If the flat is going to be purchased with a view to sublet then the mortgage offer will usually set out the lender’s requirements in terms of a tenancy agreement. Each lender is different, but most will require as a minimum that:

  1. Any tenancy is an Assured Shorthold Tenancy for a term of no more than 6/12 months;
  2. There is no provision allowing the tenant to stay on beyond the expiry of the term or to perpetually renew it;
  3. The tenant is not a relative of the borrower.

Note: Some lenders require not only a counter part or certified copy tenancy agreement to be sent to them but also receipt(s) for rent and service charges following completion. If  confirmation of ground receipts and service charges cannot be obtained then lenders may consent to the transaction providing:

  1. Absent landlords are common in the area i.e. landlords that can’t be traced.
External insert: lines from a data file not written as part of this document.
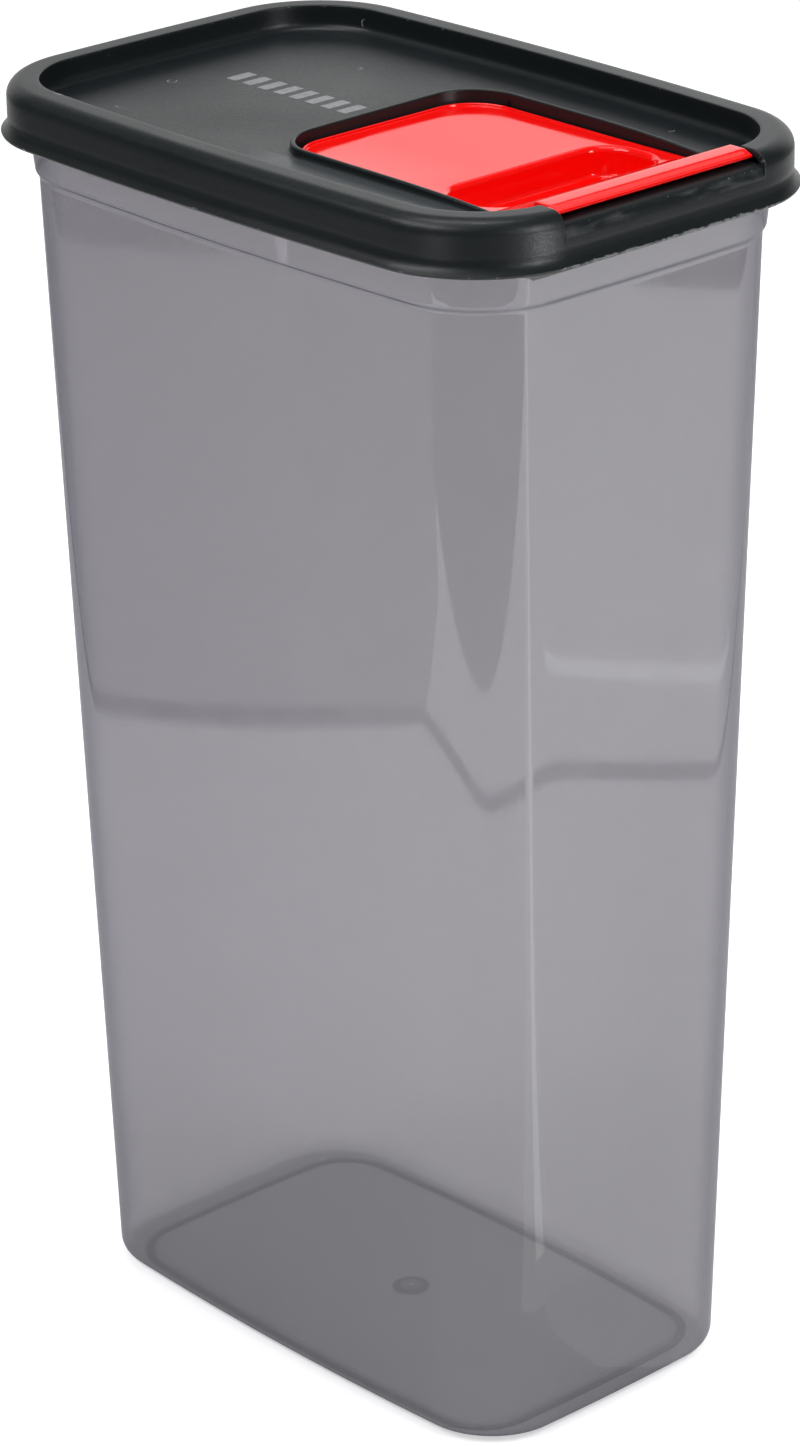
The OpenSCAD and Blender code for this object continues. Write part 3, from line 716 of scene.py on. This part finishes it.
def hole_path(o, x_end, n=44):
    """The well's edge moved out by o, open at the front, from -Y round the rear to +Y."""
    x0, half, r = WELL_X0 - o, WELL_B + o, WELL_R + o
    xs = np.linspace(x_end, x0 + r, n + 1)[:-1]
    side = np.stack([xs, np.full(n, -half)], 1)
    rear0 = arc(x0 + r, -half + r, r, 270, 180, 22)
    ys = np.linspace(-half + r, half - r, 24)[1:-1]
    rear = np.stack([np.full(len(ys), x0), ys], 1)
    rear1 = arc(x0 + r, half - r, r, 180, 90, 22)
    back = np.stack([xs[::-1], np.full(n, half)], 1)
    return np.concatenate([side, rear0, rear, rear1, back])


def make_lip():
    """Raised lip round the well, with the well's wall below it."""
    paths = {}

    def path(o):
        k = round(o, 4)
        if k not in paths:
            paths[k] = hole_path(k, LIP_END)
        return paths[k]

    x, y = path(0).T
    h = (lip_top(x) - PANEL) * (1 + LIP_LEAN / LIP_H * y)
    r_in, r_out, foot_r = np.minimum(LIP_IN, h), np.minimum(LIP_OUT, 0.5 * h), np.minimum(LIP_FOOT, 0.42 * h)
    rows = [(path(0), z) for z in (WELL_FLOOR, 288.0, 290.6, 292.4)] + [(path(0), PANEL + h - r_in)]
    for t in np.radians(np.linspace(15, 90, 6)):
        rows.append((path(LIP_IN * (1 - math.cos(t))), PANEL + h - r_in + r_in * math.sin(t)))
    for t in np.radians(np.linspace(90, 8, 7)):
        rows.append((path(LIP_W - LIP_OUT + LIP_OUT * math.cos(t)), PANEL + h - r_out * (1 - math.sin(t))))
    for t in np.radians(np.linspace(10, 90, 6)):
        rows.append((path(LIP_W + LIP_FOOT * (1 - math.cos(t))), PANEL - 0.01 + foot_r * (1 - math.sin(t))))
    rows += [(path(2.2), 293.4)] + [(path(WELL_WALL), z) for z in (292.6, 290.0, WELL_FLOOR)]
    mesh = Mesh()
    wear_and_shade = np.zeros(len(rows))
    wear_and_shade[7:10] = 0.25
    mesh.grid(loft(rows), False, True, wear_and_shade, True)
    obj = piece("lid_well_lip", mesh, "lid", LID, (), 42)
    # Bosses and blind bores for the hinge pins
    for s in (-1, 1):
        cylinder_cut(obj, s, BOSS_R, BOSS_Y, "UNION")
        cylinder_cut(obj, s, PIN_R + PIN_PLAY, BORE_Y, "DIFFERENCE")
    return obj


def hinge_circle(r):
    """Points (x, z) round the hinge's axis."""
    return arc(HINGE_X, HINGE_Z, r, 0, 360, 48)[:-1]


def cylinder_cut(obj, s, r, ys, operation):
    """Joins or cuts a cylinder along the hinge's axis, on the side s of the middle."""
    mesh = Mesh()
    mesh.grid([[(x, s * y, z) for y in ys] for x, z in hinge_circle(r)])
    for y in ys:
        mesh.cap([(x, s * y, z) for x, z in hinge_circle(r)])
    tool = piece("tool", mesh, "lid", LID)
    mod = obj.modifiers.new("bore", "BOOLEAN")
    mod.object, mod.operation, mod.solver = tool, operation, "EXACT"
    bpy.context.view_layer.update()
    done = bpy.data.meshes.new_from_object(obj.evaluated_get(bpy.context.evaluated_depsgraph_get()))
    obj.modifiers.clear()
    obj.data = done
    bpy.data.objects.remove(tool)


def pour_outline(o):
    """The pouring hole's outline moved out by o."""
    return rounded(POUR_A + o, POUR_B + o, POUR_R + o, 16, 20, 16, False) + [POUR_X, 0]


def basin(o):
    """The outline of the basin under the flap's rear end, moved out by o."""
    return tray(WELL_X0 - o, BASIN_X + o, WELL_B + o, WELL_R + o, max(0.8 + o, 0.3))


def make_well_floor():
    """Floor of the well with the pouring hole, and the basin that the flap's rear end swings into."""
    mesh = Mesh()
    x0, x1, half = BASIN_X + WELL_WALL, 78.2, WELL_B + WELL_WALL
    plate = joined([(np.array([[x1, half]]), 30), (np.array([[x0, half]]), 20),
                    (np.array([[x0, -half]]), 30), (np.array([[x1, -half]]), 20)])
    low, soft = WELL_FLOOR - WELL_WALL, 0.3
    hole, grown = pour_outline(0), pour_outline(soft)
    mesh.fill(plate, [grown], WELL_FLOOR)
    mesh.fill(plate, [grown], low)
    mesh.grid(loft([(plate, WELL_FLOOR), (plate, low)]))
    mesh.grid(loft([(grown, WELL_FLOOR), (hole, WELL_FLOOR - soft), (hole, low + soft), (grown, low)]))
    # Basin, inside and outside
    r, bottom = BASIN_R, BASIN_FLOOR - WELL_WALL
    inner = [(basin(0), WELL_FLOOR), (basin(0), BASIN_FLOOR + r)]
    inner += [(basin(r * (math.cos(t) - 1)), BASIN_FLOOR + r - r * math.sin(t))
              for t in np.radians([22, 45, 67, 90])]
    r = BASIN_OUT_R
    outer = [(basin(-BASIN_R), bottom)]
    outer += [(basin(WELL_WALL - r + r * math.sin(t)), bottom + r - r * math.cos(t))
              for t in np.radians([20, 45, 70, 90])]
    outer += [(basin(WELL_WALL), WELL_FLOOR)]
    for rows, end in ((inner, inner[-1]), (outer, outer[0])):
        mesh.grid(loft(rows))
        mesh.fill(end[0], [], end[1])
    mesh.grid(loft([inner[0], outer[-1]]))
    return piece("lid_well_floor", mesh, "lid", LID)


make_lid_rim()
make_lid_panel()
make_lip()
make_well_floor()


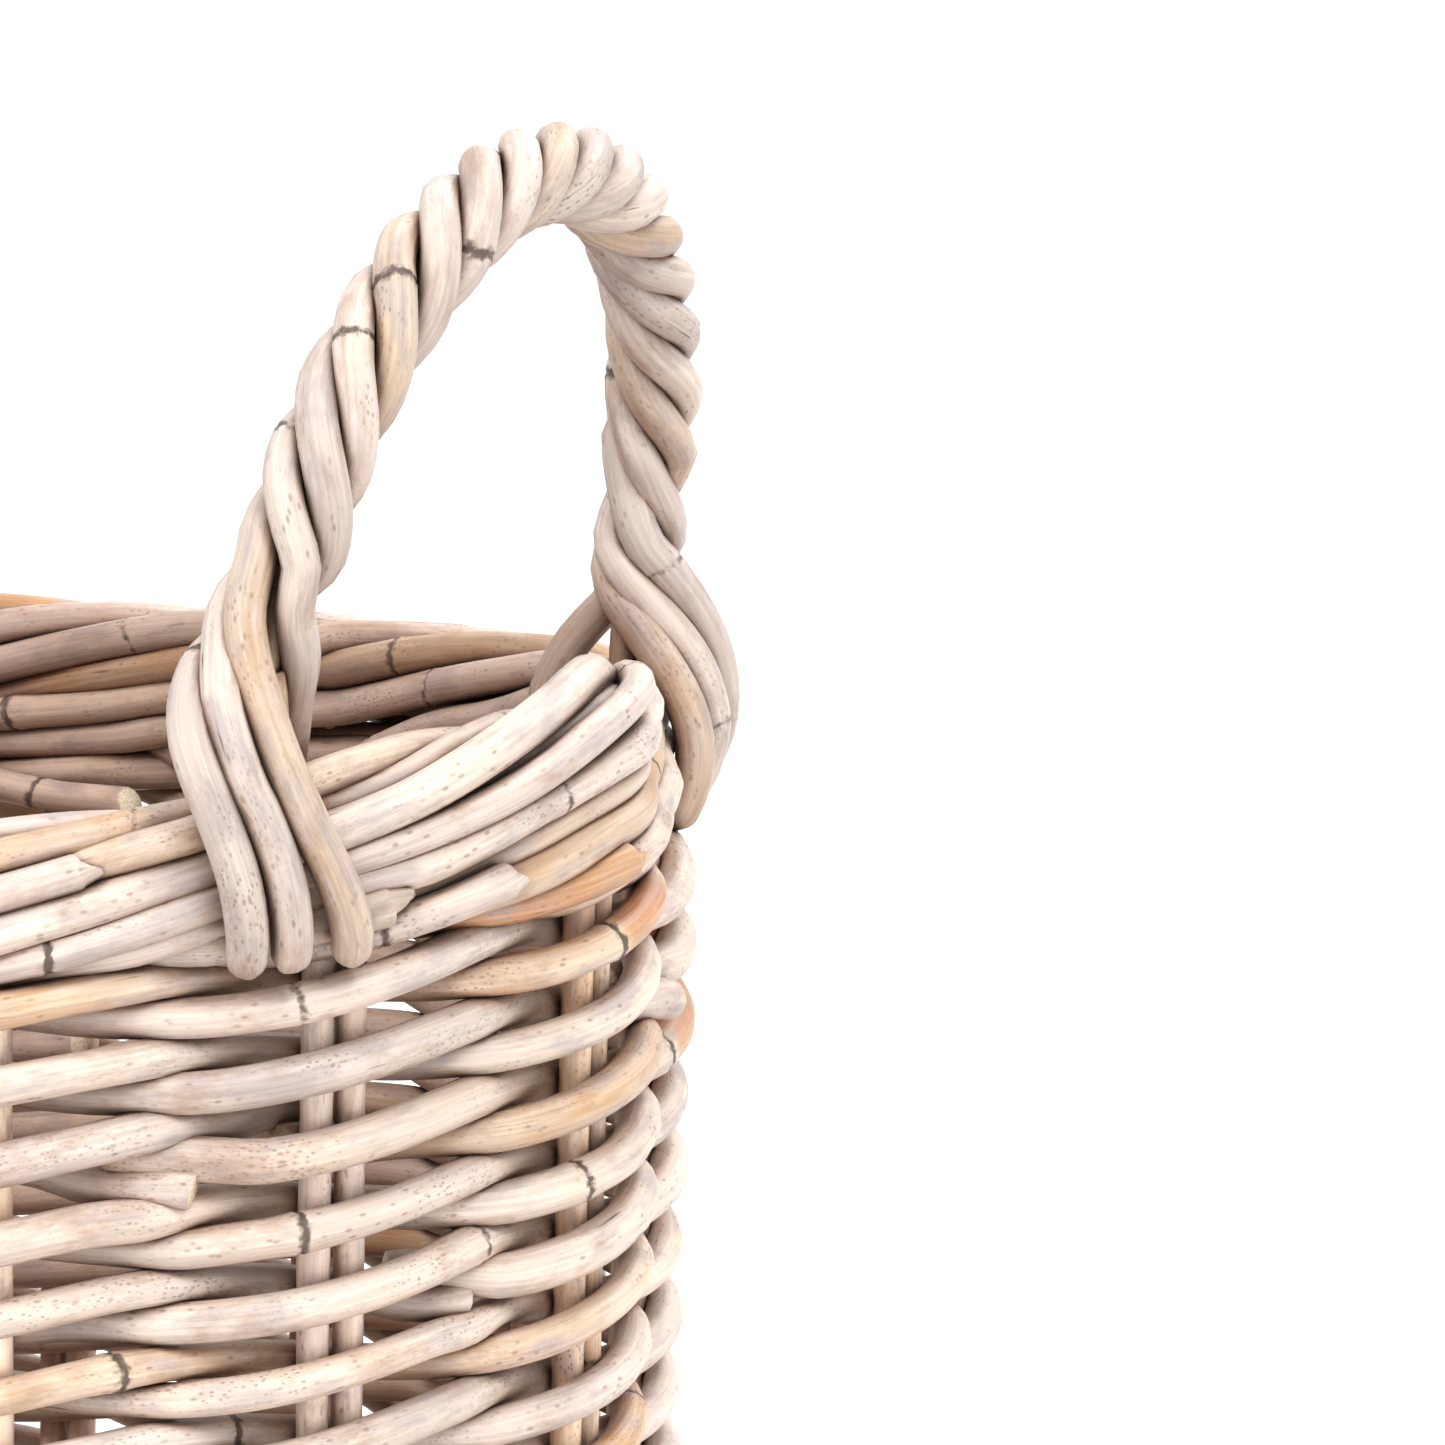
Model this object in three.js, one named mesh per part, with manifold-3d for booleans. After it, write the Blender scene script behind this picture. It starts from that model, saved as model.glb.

It is however also likely that they may not lend (although some may accept Absent Freehold Indemnity Insurance) because the freeholder covenants can’t be enforced and this makes properties less marketable  Additionally if they need to repossess a mortgaged property, the size of the market they can then sell to will be limited and may result in the property having to be sold at auction and at a loss to the lender. It will also not be possible to exercise the right to buy the freehold because a premium needs to be agreed with the freeholder.
  2. The seller confirms no other breaches of the lease (although the conveyancer should make further checks as the seller is under no legal obligation to divulge anything that could harm the sale);
  3. A clear title (also known as a  “clean title,” “just title,” “good title” and “free and clear title”) is a title without any kind of levy from creditors or other parties and poses no question as to legal ownership.